It was at Jerusalem and in the temple, that the Messiah's ministry must open. “The Lord whom ye seek,” Malachi had said (John 3:1-3), “shall enter into his temple.... he shall purify the sons of Levi...” That prophecy said to Israel that her King would announce Himself, not by a miracle of power, but by an act of holiness.

The moment of this inauguration was naturally indicated. The feast of the Passover, more than any other, assembled the whole people in the holy city and in the courts of the temple. This was the hour of Jesus (John 2:4). If the people had entered into the reformatory movement which He sought, at that time, to impress upon them, this entrance of Jesus into His temple would have become the signal of His Messianic coming.

The temple had three particularly holy courts: that of the priests, which enclosed the edifice of the temple properly so-called (ναός); more to the eastward, that of the men, and finally, to the east of the latter, that of the women. Around these courts a vast open space had been arranged, which was enclosed on four sides by colonnades, and which was called the court of the Gentiles, because it was the only part of the sacred place (ἱερόν) into which proselytes were permitted to enter. In this outermost court there were established, with the tacit consent of the temple authorities, a market and an exchange. Here were sold the different kinds of animals intended for the sacrifices; here Greek or Roman money, brought from foreign regions, was exchanged for the sacred money with which the capitation-tax determined by

Exo 30:13 for the support of the temple (the half-shekel or double-drachma = about 31 cents) was paid.

Until this day, Jesus had not risen up against this abuse. Present in the temple as a simple Jew, He did not have to judge the conduct of the authorities, still less to put himself in their place. Now, it is as the Son of Him to whom this house is consecrated, that He enters into the sanctuary. He brings to it, not merely new rites, but new duties. To keep silence in the presence of the profanation of which religion is the pretext, and at which His conscience as a Jew and His heart as the Son revolt, would be to belie, at the outset, His position as Messiah. The word of Malachi, which we have just quoted, traces His course for Him. It is to misconceive gravely the meaning of the act which is about to be related, to see in it, with Weiss, only a simple attempt at reform, such as any prophet might have allowed himself. The single expression: “ My Father's house” (John 2:16), shows that Jesus was here acting in the full consciousness of His Messianic dignity; comp. also John 2:19; John 2:19-21, make us appreciate the true bearing of this act; it is an appeal to the conscience of Israel, a demand addressed to its chiefs. If this appeal is heard, this act of purification will inaugurate the general reform of the theocracy, the condition of the Messianic kingdom.

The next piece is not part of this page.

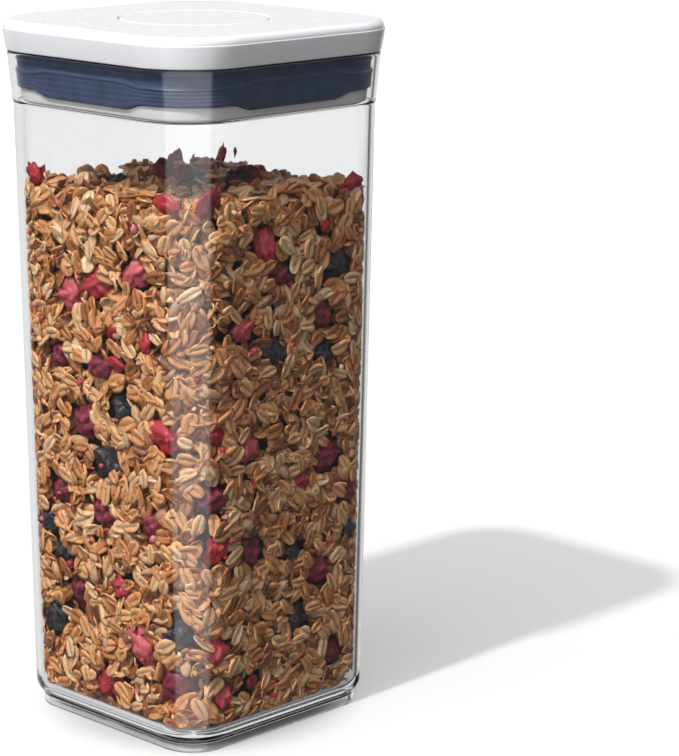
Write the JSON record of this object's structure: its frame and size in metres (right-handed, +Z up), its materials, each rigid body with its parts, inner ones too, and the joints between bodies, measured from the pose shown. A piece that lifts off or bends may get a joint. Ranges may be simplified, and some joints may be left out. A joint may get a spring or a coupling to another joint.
{
  "type": "push-button food canister",
  "caption": "Tall clear rounded-square food canister; its white push-button lid rocks hidden levers that lift a tray and squeeze a blue silicone gasket against the neck.",
  "frame": {"origin": "centre of the jar's foot, on the surface it stands on", "axes": "+Z up through the lid; X and Y square to the jar's flat faces"},
  "size_m": [0.107, 0.107, 0.244],
  "materials": {
    "clear_plastic": "clear polished copolyester",
    "white_plastic": "glossy white moulding",
    "tray_plastic": "satin pale grey moulding",
    "acetal": "matte white acetal",
    "silicone": "dark blue silicone, smooth with fine ribs",
    "steel": "plain drawn wire and pins"
  },
  "bodies": {
    "jar": {"jar_body": "clear_plastic"},
    "lid": {"lid_cover": "white_plastic", "inner_frame": "acetal", "latch_guide": "acetal", "lever_pins": "steel", "frame_screws": "steel", "gasket_seal": "silicone", "button_spring": "steel"},
    "button": {"push_button": "white_plastic", "cam_stem": "acetal"},
    "tray": {"lower_tray": "tray_plastic"},
    "follower": {"latch_follower": "steel"},
    "lever_right": {"rocker_lever_right": "acetal"},
    "lever_rear": {"rocker_lever_rear": "acetal"},
    "lever_left": {"rocker_lever_left": "acetal"},
    "lever_front": {"rocker_lever_front": "acetal"}
  },
  "joints": [
    {"name": "lid_lift", "type": "slide", "parent": "jar", "child": "lid", "axis": [0, 0, 1], "range_m": [0, 0.14]},
    {"name": "button_slide", "type": "slide", "parent": "lid", "child": "button", "axis": [0, 0, 1], "range_m": [0, 0.012], "deforming": ["button_spring"]},
    {"name": "tray_drop", "type": "slide", "parent": "lid", "child": "tray", "axis": [0, 0, -1], "range_m": [0, 0.003], "deforming": ["gasket_seal"]},
    {"name": "lever_right_rock", "type": "hinge", "parent": "lid", "child": "lever_right", "pos_m": [0.033, 0, 0.228], "axis": [0, 1, 0], "range_deg": [0, 35]},
    {"name": "lever_rear_rock", "type": "hinge", "parent": "lid", "child": "lever_rear", "pos_m": [0, 0.033, 0.228], "axis": [-1, 0, 0], "range_deg": [0, 35]},
    {"name": "lever_left_rock", "type": "hinge", "parent": "lid", "child": "lever_left", "pos_m": [-0.033, 0, 0.228], "axis": [0, -1, 0], "range_deg": [0, 35]},
    {"name": "lever_front_rock", "type": "hinge", "parent": "lid", "child": "lever_front", "pos_m": [0, -0.033, 0.228], "axis": [1, 0, 0], "range_deg": [0, 35]},
    {"name": "follower_swing", "type": "hinge", "parent": "lid", "child": "follower", "pos_m": [-0.00636, 0.00636, 0.226], "axis": [-0.7071, 0.7071, 0], "range_deg": [0, 8]}
  ],
  "couplings": [
    {"joint": "tray_drop", "follows": "button_slide", "ratio": 0.25},
    {"joint": "lever_right_rock", "follows": "button_slide", "rad_per_m": 50.905},
    {"joint": "lever_rear_rock", "follows": "button_slide", "rad_per_m": 50.905},
    {"joint": "lever_left_rock", "follows": "button_slide", "rad_per_m": 50.905},
    {"joint": "lever_front_rock", "follows": "button_slide", "rad_per_m": 50.905},
    {"joint": "follower_swing", "follows": "button_slide", "rad_per_m": 11.635}
  ]
}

If the people remain indifferent, the consequences of this conduct are clear to the view of Jesus; all is over with the theocracy. The rejection of the Messiah, His death even; this is the fatal end of such conduct. Comp. an analogous ordeal at Nazareth, Luke 4:23-27. The power in virtue of which Jesus acted, was by no means, therefore, the alleged right of the zealots of which the act of Phineas (Numbers 25; Psa 106:30) is thought to have been the type, but which never really existed in Israel.